When the hunters find the boy’s hat in the middle of the scorched forest, they fear the worst. But here he comes, riding on the back of the moose! For his bravery in taming the moose, he is given a feather headdress and the title of Big Chief Moosehead.
One of the better cartoons from Terry’s Cinemascope period, hearkening back to the studio’s glory days of ten to fifteen years earlier. Not to be confused with the Yogi Bear cartoon of the same title.
A nice catch, Paul. An “A” list Terrytoon I’d neglected over the years. Director Mannie Davis must have exercised tight quality control, as in his days when he could turn out a nice-looking Cubby Bear amidst otherwise routine Van Buren product, as the drawings remain cleanly on-model, with no sign of Jim Tyer looseness. The Moose animation is very realistic for the studio, far superior to H&J’s “Moose on the Loose”. Probably heavily inspired by Disney’s “Little Hiawatha”, the plot doesn’t hold up badly in comparison, and character designs come remarkably close in appeal to rival models from Indian designs at Famous across town. Also Disneyesque in avoiding gags too far from the realm of plausibility – excepting the moose’s sprinkler-head gag, which is forgivable for its originality. It’s be nice if this film turned up in its original Cinemascope, it which I imagine it looked reasonably impressive.

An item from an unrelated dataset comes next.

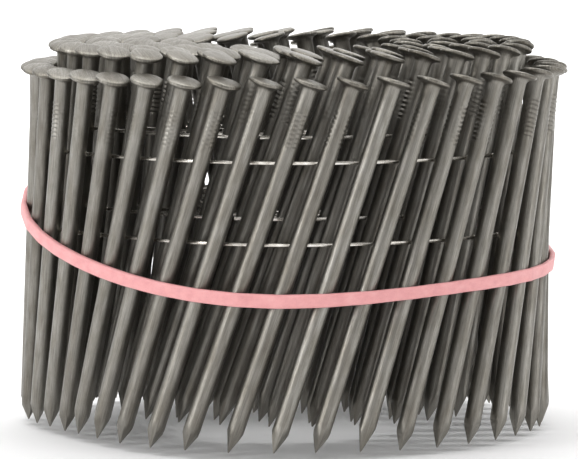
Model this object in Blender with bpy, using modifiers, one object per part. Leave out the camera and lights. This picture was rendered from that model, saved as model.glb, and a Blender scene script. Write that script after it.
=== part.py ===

Pretty good choices this time. Magoo Meets McBoing-Boing is Saturday-morning-esque. Not UPA at its finest-as rare a time that was. Speaking of UPA, Dante Dreamer is scary as a Gerald ripoff. Blackboard Jumble is one of the better Lah cartoons. He was an A+ animator but an okay director. All the Terrytoons were good!
The Red Riding Hoodlum incident with Avery is weird; just yesterday I reported on Avery’s lost Lantz films: https://buddyscartoons.blogspot.com/p/the-lost-tex-averys.html
Will you be mentioning the fire sequences in Disney’s Jungle Book & Robin Hood & Don Bluth’s An American Tail?